Beto Tattoo e Ana Carneiro ao lado da estátua de Carlson Gracie, em Copacabana - Cláudia Castelo Branco/UOL - Cláudia Castelo Branco/UOL
Beto Tattoo e Ana Carneiro ao lado da estátua de Carlson Gracie, em Copacabana
Imagem: Cláudia Castelo Branco/UOL

'Você consegue'

São 11h da manhã e uma mulher loira está em frente à estátua. É o terceiro ano em que Ana Carneiro, 50, faixa-azul, leva uma rosa para Carlson no seu aniversário.

Acompanhada do tatuador Beto Tattoo, 52, aguarda outros lutadores para homenagens e fala com empolgação sobre o universo do jiu-jitsu. Beto conta que participou da finalização do logo da academia que traz dois buldogues.

Ana permanece no telefone chamando os atletas para comemorar a data. Tempos atrás, não gostava de jiu-jítsu. "Naquele tempo, nos anos 1990, existia um preconceito", afirma. Criada numa família conservadora, tinha 45 anos quando começou a questionar "quem era" de verdade. Resolveu estudar jornalismo. Naquele ano, com o noticiário repleto de notícias sobre homens ejaculando no transporte público, Ana resolveu se proteger. Philip Clarke, faixa-preta de jiu-jítsu, incentivou a amiga a procurar uma arte marcial.

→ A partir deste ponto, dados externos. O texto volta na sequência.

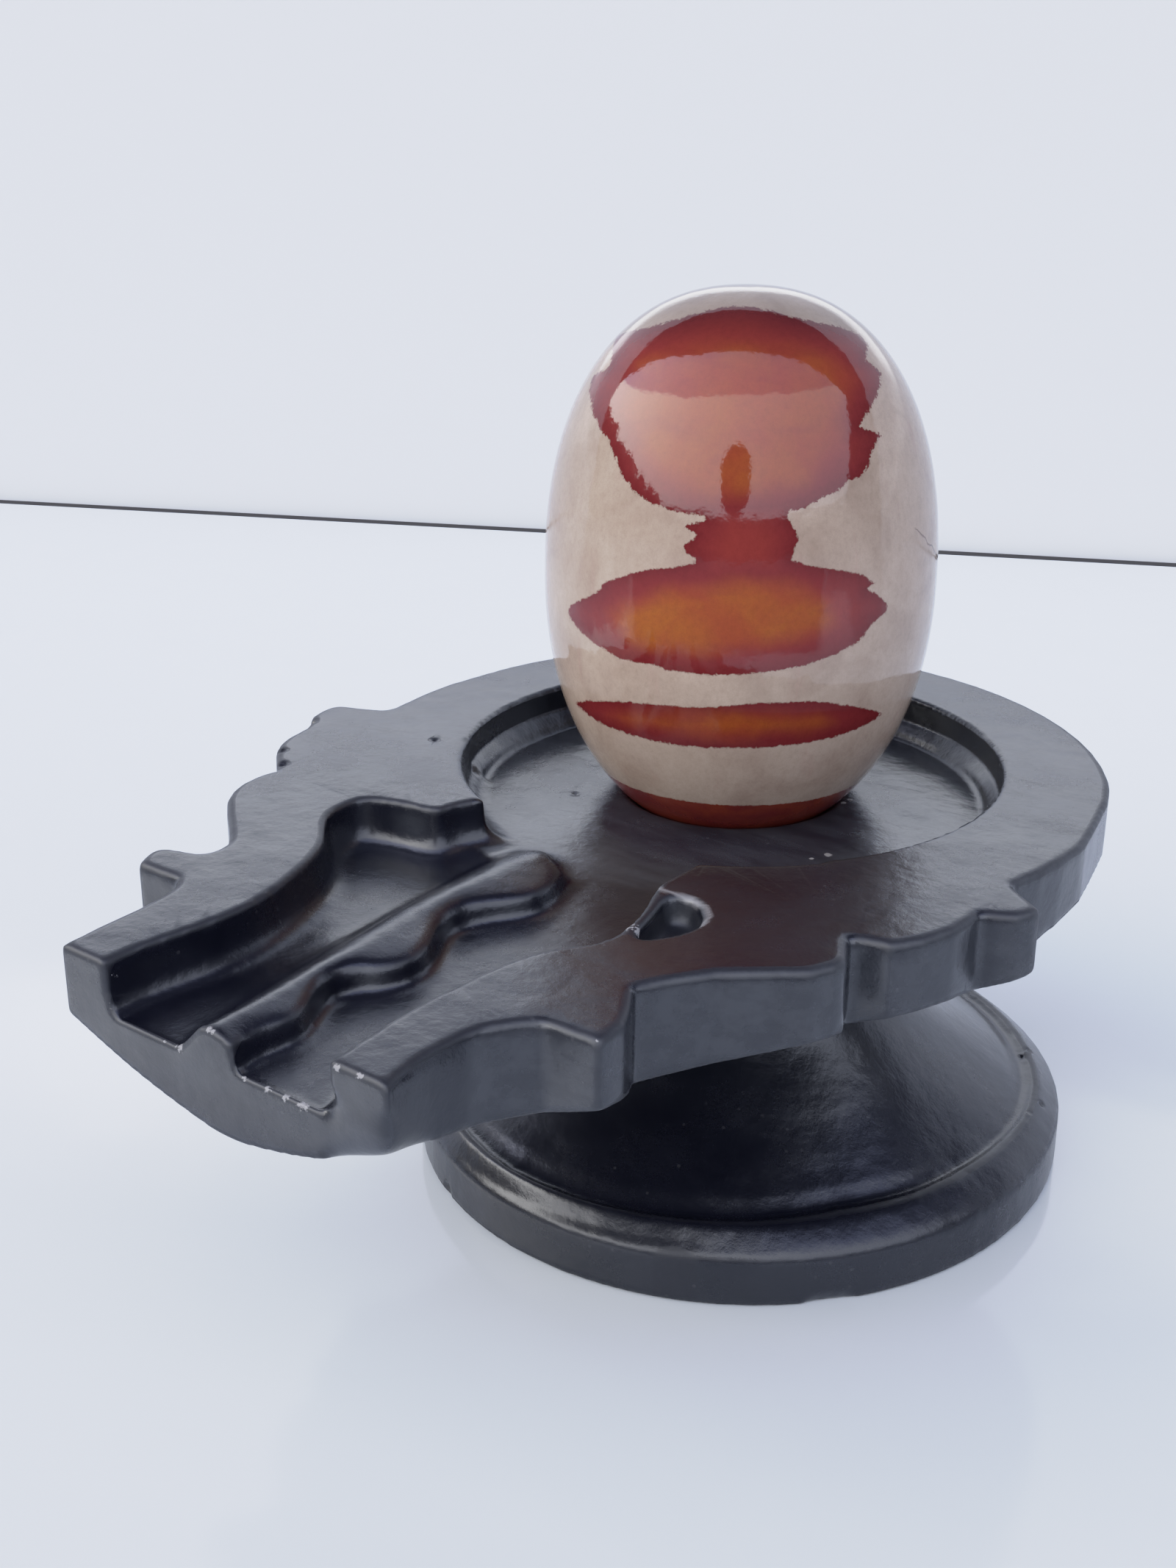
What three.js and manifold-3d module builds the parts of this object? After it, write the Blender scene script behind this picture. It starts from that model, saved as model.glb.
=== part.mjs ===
// A Shiva lingam stone standing in its carved black yoni base, in millimetres, +Z up.
// The origin is on the axis of the basin and foot, at the plane that the foot stands on.
// The spout points along -Y.

import * as THREE from 'three';
import { mergeVertices } from 'three/addons/utils/BufferGeometryUtils.js';
import Module from 'manifold-3d';

// Driving dimensions
const PLATE_TOP_Z = 58.4;
const PLATE_RADIUS = 52.35;
const PLATE_CENTRE_X = 0.8;
const PLATE_CENTRE_Y = -1.7;
const PLATE_EDGE_ROUND = 0.8;
const SPOUT_END_Y = -96.8;

const BASIN_RADIUS = 37.9;
const BASIN_FLOOR_Z = 52;
const BASIN_LEDGE_Z = 53.3;

const CHANNEL_FALL = 0.6;
const CHANNEL_COVE_HEIGHT = 3;
const CHANNEL_COVE_WIDTH = 2;
const POCKET_FLOOR_Z = 54.6;
const RIDGE_CREST_Z = 55.9;
const RIDGE_RIM_Z = 54.9;
const RIDGE_WALL_SPREAD = 0.6;

const HULL_RIM_Z = 50;
const HULL_DEPTH = 8.6;
const HULL_CENTRE_Y = -20;

const FOOT_RADIUS = 48.2;
const FOOT_OVAL = 0.98;
const FOOT_CENTRE = new THREE.Vector2(2.5, 0.9);
const FOOT_WALL_HEIGHT = 7.1;
const GROOVE_RADIUS = 43.2;
const CONE_CENTRE = new THREE.Vector2(1, 1);
const WAIST_RADIUS = 20.5;
const WAIST_Z = 35;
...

Em julho de 2017, Ana saía da musculação quando foi abordada por Gilza Motta, recepcionista da Academia Equipe 1. "Por que você não faz uma aula?", perguntou, já lhe oferecendo um quimono cor-de-rosa. "Detesto rosa, mas fui."

Não fez só uma aula. Fez novos amigos. Passou a escrever para a Rolling Times, revista focada na luta, a apresentar um podcast e a escrever poesias. Aos 50, sente-se feliz.

A estátua do Mestre Carlson Gracie está na posição do tradicional cumprimento da equipe: esperando um aperto de mão com os dedos entrelaçados.